Written request: From the listing below, extract each line containing the string "attach".

Stored data:

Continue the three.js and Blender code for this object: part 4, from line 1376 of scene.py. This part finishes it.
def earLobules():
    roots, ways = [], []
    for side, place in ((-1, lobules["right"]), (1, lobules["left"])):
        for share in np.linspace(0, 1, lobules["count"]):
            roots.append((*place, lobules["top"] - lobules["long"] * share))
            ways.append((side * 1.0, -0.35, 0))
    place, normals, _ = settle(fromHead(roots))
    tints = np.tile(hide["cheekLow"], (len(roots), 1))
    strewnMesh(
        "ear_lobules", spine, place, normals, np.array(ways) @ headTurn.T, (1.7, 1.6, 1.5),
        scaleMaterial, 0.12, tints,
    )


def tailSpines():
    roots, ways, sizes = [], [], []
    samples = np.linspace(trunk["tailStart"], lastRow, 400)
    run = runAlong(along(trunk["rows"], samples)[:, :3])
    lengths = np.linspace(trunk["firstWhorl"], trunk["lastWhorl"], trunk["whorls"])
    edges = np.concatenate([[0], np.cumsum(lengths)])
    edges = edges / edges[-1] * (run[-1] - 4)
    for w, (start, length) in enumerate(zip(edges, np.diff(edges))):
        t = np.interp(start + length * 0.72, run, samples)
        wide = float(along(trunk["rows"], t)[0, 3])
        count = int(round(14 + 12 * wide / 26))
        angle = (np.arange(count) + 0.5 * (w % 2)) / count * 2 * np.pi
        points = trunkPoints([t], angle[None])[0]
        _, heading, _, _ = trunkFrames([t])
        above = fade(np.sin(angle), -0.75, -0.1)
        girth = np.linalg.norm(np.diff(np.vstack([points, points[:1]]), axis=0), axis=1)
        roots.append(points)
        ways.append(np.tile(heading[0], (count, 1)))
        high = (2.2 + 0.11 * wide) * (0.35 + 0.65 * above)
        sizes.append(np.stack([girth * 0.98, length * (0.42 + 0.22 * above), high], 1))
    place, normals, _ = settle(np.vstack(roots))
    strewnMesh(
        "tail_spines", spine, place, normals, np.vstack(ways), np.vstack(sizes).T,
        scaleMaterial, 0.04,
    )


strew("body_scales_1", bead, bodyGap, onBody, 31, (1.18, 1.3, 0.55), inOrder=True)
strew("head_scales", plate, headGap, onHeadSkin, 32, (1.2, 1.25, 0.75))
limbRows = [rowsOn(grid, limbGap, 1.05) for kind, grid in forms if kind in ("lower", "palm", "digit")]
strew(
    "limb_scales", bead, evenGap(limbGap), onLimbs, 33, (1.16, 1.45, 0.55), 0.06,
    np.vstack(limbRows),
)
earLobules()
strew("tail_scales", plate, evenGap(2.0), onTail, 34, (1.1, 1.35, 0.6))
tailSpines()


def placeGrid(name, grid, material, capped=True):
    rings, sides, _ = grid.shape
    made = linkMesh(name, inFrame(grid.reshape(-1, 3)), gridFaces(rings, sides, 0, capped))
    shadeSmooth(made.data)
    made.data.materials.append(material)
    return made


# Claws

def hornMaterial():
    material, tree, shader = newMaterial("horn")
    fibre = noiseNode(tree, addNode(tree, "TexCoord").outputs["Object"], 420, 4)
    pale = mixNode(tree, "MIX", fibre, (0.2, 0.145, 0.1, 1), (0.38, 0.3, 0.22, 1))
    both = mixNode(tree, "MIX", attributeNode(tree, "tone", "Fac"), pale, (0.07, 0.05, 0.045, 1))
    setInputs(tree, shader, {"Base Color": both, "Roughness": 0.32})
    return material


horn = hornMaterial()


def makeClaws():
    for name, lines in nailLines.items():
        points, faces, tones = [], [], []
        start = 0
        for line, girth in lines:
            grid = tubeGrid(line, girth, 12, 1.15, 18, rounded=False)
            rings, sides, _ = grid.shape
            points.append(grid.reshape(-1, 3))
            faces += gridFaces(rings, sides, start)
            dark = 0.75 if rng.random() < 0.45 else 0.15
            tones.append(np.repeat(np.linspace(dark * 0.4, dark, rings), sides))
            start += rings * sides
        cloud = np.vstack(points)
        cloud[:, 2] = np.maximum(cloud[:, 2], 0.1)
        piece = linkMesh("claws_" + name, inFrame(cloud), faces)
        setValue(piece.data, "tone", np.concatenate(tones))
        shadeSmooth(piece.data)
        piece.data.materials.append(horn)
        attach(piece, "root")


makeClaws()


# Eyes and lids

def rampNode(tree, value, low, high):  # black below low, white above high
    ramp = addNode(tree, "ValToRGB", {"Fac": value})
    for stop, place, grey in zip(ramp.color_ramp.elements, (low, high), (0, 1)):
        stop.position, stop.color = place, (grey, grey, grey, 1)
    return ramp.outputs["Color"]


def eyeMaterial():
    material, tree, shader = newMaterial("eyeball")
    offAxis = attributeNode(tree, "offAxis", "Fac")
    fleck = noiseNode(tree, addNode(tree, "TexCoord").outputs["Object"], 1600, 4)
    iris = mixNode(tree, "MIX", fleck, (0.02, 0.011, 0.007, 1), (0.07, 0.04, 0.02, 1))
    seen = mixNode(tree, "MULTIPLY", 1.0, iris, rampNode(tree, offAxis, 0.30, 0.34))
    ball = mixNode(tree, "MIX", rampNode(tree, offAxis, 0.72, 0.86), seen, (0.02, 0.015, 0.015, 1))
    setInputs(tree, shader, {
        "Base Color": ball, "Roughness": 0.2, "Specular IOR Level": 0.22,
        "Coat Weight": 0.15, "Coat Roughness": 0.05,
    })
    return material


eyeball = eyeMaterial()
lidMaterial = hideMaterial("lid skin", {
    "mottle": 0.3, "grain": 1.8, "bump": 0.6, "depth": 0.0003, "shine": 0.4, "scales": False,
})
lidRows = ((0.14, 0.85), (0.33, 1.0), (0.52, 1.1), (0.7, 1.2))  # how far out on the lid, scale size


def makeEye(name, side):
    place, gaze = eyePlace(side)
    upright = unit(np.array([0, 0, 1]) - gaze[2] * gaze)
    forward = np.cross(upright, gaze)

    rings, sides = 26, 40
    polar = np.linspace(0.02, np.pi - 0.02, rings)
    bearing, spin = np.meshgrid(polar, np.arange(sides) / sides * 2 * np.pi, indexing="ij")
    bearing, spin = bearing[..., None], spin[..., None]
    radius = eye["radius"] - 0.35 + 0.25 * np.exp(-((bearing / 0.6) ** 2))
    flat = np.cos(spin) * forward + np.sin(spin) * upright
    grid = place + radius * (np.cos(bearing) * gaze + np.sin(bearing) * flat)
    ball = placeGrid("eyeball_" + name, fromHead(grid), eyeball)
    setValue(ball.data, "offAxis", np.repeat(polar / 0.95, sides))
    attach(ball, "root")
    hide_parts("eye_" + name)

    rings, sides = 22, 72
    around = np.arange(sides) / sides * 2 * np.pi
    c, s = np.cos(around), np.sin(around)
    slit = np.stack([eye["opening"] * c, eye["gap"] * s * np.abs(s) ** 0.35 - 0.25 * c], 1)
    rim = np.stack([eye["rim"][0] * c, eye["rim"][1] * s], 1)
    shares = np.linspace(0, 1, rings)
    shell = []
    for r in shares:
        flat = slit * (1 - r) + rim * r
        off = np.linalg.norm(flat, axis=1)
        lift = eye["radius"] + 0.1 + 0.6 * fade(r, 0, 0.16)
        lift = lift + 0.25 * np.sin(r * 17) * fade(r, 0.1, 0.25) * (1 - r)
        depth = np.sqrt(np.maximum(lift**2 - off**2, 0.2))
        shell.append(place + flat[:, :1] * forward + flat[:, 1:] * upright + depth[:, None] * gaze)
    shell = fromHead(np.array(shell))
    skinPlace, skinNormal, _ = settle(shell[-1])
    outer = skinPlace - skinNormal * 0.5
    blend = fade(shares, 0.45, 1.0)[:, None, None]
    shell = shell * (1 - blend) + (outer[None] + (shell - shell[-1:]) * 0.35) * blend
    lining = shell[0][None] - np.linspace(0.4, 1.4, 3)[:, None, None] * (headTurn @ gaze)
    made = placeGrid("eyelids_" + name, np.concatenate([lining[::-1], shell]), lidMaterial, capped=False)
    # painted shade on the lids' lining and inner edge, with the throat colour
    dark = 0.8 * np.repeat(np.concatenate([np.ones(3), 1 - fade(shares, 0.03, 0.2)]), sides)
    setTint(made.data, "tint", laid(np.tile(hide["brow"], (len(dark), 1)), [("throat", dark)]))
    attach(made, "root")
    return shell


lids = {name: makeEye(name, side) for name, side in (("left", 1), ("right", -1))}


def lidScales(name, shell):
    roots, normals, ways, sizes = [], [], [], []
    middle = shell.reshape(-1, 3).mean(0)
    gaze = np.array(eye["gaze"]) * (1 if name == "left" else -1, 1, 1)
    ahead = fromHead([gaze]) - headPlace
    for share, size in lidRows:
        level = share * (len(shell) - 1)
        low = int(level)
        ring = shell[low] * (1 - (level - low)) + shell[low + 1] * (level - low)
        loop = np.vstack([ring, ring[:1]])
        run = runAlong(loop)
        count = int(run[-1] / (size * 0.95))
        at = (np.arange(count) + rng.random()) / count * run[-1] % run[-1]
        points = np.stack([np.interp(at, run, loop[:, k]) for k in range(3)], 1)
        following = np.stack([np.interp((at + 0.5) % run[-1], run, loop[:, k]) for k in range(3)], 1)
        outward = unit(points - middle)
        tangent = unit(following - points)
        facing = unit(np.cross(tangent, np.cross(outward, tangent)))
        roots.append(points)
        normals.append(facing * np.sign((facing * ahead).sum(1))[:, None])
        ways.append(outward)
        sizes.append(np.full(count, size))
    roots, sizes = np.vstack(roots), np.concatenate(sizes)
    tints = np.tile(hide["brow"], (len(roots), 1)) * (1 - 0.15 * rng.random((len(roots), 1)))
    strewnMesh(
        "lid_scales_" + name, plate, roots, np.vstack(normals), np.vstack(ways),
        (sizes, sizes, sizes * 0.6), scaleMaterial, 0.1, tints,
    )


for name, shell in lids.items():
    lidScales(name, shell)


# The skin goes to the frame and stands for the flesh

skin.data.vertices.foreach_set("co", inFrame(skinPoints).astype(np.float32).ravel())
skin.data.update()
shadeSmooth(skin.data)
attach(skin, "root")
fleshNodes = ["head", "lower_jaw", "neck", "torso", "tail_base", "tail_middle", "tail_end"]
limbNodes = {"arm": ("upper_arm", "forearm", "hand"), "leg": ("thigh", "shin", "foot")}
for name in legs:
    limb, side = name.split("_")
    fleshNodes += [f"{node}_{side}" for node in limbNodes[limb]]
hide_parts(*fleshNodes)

Exercise result:
        attach(piece, "root")
    attach(ball, "root")
    attach(made, "root")
attach(skin, "root")